色紙を持ったファンが何重にも折り重なり、近づくことすら困難な状態。中には脚立や折りたたみ椅子を使って場所取りをしている人まで。
ここで私は、ある“仮説”を実行に移すことにしました。
「外国人騎手はサイン台の存在を知らないかもしれない」
短期免許で来日する外国人ジョッキーの中には、日本の競馬場の勝利騎手インタビューやサインの流れを知らない人も多いと聞いていました。
実際、これまでもサイン台を無視して別の場所からサインを始めるケースがいくつかあったのです。

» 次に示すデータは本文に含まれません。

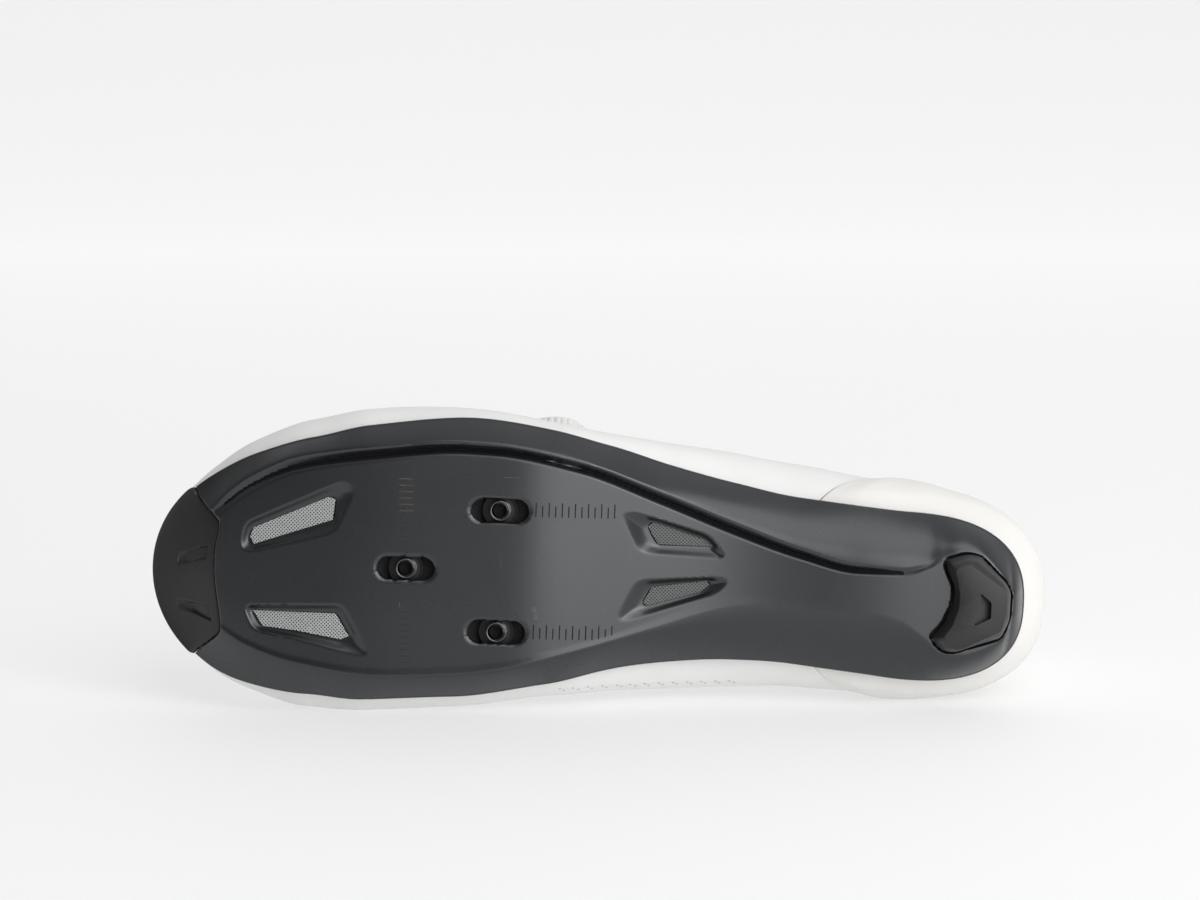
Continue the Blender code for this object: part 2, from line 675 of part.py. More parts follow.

「もしかしたら、ウィナーズサークルの端っこの角からサインを書き始めるかもしれない……」
その“読み”に賭け、私は誰もいない角のスペースにひっそりと色紙を構えて待機していました。
読み的中!人の波にもみくちゃにされながら…
そして本当にその瞬間はやってきました。
デットーリ騎手が、まさにその角からサインを始めたのです。
一気に人が押し寄せ、私も周囲から強く押されてもみくちゃ状態。それでも、精一杯腕を伸ばして色紙を差し出しました。
次の瞬間——
私の色紙をデットーリ騎手が手に取り、その場でサインを書いてくれているのが見えました。
目の前で筆を走らせる姿はまさに夢のようで、その瞬間の高揚感はいまでも忘れられません。
これがその直筆サインです
短期免許での来日、数日間の限られたチャンス、そして多くの競馬ファンたち。そんな中で手にしたこの色紙は、まさに一生の宝物です。
まとめ|競馬もサインも「読み」が大事
今回の体験で私が強く感じたのは、
「競馬もサインも、結局は“読み”の世界」だということ。
オッズを見て穴馬の動きを読む。
ファン心理や動線を読んで騎手の行動を予測する。
どちらにも通じるのは、**“予想の精度”ではなく“視点を変える力”**だと思います。
誰もいない角に賭けたあの判断がなければ、このサインは手に入らなかった。
だからこそ、これからも馬券も現地観戦も、ちょっとズラした目線を大切にして楽しんでいきたい——そう思えた一日でした。